> TASK GOAL: Only the lines from the one with "turned = cap.rotate(Axis.Z, 45).rotate(Axis.X, lean)" through the one with "depsgraph = bpy.context.evaluated_depsgraph_get()" are to be restated, word for word, with both of them included.

> GIVEN INFORMATION:
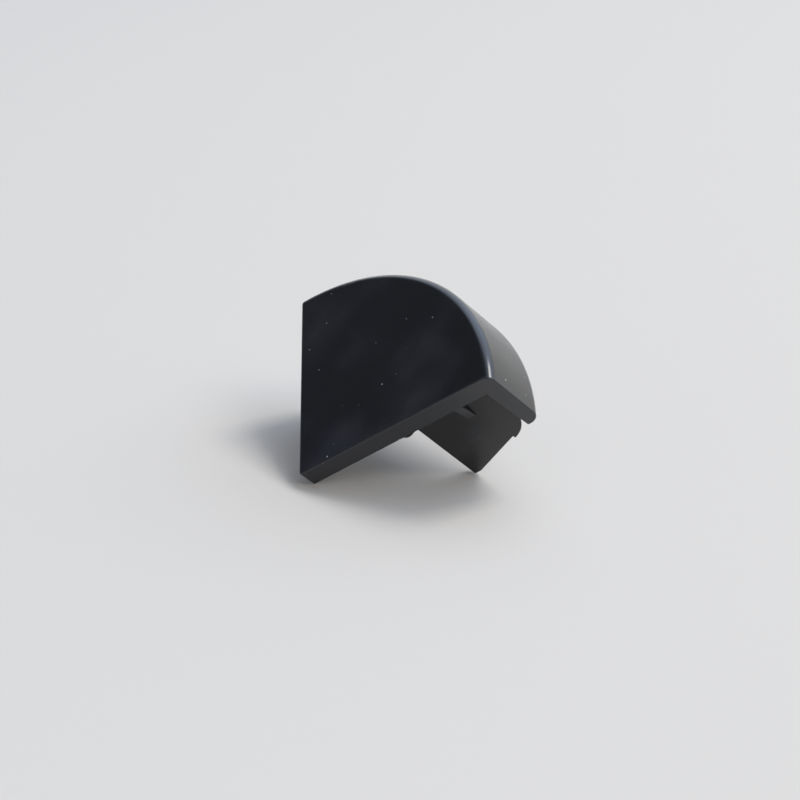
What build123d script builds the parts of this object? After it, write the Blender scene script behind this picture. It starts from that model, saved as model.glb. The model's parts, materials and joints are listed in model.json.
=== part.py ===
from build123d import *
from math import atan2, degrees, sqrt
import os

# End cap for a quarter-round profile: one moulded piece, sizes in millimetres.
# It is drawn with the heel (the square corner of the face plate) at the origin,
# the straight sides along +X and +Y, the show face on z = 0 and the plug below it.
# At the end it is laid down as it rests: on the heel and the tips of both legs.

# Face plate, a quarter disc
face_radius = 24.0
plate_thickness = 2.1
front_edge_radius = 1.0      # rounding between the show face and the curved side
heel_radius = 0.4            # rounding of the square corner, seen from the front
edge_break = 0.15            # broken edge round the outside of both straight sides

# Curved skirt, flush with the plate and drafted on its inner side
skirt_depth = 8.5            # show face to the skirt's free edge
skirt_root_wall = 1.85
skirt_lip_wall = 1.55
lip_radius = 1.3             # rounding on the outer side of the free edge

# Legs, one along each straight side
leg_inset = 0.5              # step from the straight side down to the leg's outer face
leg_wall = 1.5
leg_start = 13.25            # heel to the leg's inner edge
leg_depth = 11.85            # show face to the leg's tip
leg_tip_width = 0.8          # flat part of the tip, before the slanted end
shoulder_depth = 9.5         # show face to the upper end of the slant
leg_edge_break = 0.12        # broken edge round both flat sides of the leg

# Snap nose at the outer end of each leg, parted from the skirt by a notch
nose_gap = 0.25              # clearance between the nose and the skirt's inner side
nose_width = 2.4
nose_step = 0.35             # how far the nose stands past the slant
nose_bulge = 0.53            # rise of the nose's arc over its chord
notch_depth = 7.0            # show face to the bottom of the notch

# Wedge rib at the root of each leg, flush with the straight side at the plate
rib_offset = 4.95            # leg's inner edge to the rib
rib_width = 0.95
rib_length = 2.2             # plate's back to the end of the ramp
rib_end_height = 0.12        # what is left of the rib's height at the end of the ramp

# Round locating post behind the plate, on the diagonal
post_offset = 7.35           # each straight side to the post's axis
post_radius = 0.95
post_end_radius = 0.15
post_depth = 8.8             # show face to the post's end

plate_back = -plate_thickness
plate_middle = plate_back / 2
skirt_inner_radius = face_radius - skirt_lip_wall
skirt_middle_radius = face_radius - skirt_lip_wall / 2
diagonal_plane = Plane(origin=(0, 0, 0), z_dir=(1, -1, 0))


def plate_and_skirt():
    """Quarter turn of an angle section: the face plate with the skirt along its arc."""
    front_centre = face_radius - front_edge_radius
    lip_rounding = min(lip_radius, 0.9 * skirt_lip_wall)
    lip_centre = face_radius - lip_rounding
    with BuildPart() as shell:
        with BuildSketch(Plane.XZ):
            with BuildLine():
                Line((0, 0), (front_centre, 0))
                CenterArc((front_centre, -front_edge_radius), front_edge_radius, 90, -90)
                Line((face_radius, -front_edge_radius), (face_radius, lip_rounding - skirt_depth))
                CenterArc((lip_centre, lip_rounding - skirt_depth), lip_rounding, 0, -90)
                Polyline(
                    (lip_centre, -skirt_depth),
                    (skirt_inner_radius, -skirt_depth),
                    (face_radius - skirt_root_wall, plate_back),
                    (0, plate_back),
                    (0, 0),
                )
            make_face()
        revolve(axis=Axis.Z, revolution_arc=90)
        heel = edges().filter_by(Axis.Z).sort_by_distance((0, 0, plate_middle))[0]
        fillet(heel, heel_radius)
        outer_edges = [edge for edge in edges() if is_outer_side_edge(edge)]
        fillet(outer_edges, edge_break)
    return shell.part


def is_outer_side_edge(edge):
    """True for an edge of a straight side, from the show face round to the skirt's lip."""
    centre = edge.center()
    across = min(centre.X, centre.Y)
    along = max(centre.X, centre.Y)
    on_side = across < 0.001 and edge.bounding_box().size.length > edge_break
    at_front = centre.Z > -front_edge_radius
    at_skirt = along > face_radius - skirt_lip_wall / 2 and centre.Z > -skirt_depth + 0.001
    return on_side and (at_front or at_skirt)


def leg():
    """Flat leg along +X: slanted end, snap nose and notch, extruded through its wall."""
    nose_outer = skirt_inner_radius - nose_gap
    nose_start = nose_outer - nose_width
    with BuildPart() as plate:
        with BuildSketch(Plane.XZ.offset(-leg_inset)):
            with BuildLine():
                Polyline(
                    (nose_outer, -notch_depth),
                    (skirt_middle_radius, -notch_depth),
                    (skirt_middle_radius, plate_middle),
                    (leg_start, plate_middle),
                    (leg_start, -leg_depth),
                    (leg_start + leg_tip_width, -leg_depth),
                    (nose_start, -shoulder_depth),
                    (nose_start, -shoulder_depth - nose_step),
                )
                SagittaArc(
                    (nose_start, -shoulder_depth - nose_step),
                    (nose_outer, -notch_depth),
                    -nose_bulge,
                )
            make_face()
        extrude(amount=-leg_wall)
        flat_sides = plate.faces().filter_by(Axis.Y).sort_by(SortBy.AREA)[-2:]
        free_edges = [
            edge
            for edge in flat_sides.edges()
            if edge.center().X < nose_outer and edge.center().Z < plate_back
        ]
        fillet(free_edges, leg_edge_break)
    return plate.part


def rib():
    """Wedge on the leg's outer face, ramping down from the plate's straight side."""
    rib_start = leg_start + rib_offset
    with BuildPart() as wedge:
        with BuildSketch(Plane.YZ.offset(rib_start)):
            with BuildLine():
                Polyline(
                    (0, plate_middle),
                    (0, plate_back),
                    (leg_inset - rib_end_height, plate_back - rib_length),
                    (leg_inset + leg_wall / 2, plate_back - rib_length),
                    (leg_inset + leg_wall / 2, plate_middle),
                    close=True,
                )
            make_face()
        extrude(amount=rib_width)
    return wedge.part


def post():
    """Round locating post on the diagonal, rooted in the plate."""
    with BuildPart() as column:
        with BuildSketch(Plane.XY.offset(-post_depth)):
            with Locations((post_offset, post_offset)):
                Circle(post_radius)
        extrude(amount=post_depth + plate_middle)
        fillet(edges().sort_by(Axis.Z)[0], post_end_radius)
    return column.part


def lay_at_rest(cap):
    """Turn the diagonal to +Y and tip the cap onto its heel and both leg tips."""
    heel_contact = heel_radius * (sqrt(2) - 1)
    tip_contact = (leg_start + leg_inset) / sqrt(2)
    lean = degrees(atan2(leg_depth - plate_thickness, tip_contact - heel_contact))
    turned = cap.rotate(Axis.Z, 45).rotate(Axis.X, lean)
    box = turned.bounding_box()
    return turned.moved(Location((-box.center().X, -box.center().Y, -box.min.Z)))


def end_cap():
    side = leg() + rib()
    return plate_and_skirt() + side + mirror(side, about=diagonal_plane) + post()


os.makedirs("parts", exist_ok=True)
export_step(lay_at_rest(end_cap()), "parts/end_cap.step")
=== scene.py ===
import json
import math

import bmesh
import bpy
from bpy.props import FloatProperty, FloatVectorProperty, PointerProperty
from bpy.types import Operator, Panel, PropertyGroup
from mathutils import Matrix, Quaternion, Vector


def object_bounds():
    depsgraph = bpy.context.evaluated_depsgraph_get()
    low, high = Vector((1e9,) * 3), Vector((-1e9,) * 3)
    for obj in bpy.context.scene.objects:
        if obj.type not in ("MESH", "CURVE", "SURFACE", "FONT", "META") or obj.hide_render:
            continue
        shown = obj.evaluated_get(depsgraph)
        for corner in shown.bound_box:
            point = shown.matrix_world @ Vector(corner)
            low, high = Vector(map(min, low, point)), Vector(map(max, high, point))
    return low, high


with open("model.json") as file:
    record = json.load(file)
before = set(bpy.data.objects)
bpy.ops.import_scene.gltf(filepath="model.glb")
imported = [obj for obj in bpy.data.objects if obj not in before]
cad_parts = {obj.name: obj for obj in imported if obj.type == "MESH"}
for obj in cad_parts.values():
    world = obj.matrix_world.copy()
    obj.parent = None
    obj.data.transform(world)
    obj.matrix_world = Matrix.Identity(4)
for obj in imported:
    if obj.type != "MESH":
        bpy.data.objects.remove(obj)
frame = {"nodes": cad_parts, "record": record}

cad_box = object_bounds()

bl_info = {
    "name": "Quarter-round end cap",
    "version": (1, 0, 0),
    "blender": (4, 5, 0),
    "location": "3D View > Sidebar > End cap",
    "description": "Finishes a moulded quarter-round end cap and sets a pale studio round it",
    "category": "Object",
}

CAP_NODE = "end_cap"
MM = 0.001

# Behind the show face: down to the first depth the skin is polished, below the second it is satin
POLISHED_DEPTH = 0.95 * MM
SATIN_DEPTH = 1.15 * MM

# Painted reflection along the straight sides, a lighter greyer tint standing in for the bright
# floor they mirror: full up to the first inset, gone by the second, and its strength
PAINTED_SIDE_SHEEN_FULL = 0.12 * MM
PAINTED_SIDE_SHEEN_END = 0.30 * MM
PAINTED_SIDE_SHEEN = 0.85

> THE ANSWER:
    turned = cap.rotate(Axis.Z, 45).rotate(Axis.X, lean)
    box = turned.bounding_box()
    return turned.moved(Location((-box.center().X, -box.center().Y, -box.min.Z)))


def end_cap():
    side = leg() + rib()
    return plate_and_skirt() + side + mirror(side, about=diagonal_plane) + post()


os.makedirs("parts", exist_ok=True)
export_step(lay_at_rest(end_cap()), "parts/end_cap.step")
=== scene.py ===
import json
import math

import bmesh
import bpy
from bpy.props import FloatProperty, FloatVectorProperty, PointerProperty
from bpy.types import Operator, Panel, PropertyGroup
from mathutils import Matrix, Quaternion, Vector


def object_bounds():
    depsgraph = bpy.context.evaluated_depsgraph_get()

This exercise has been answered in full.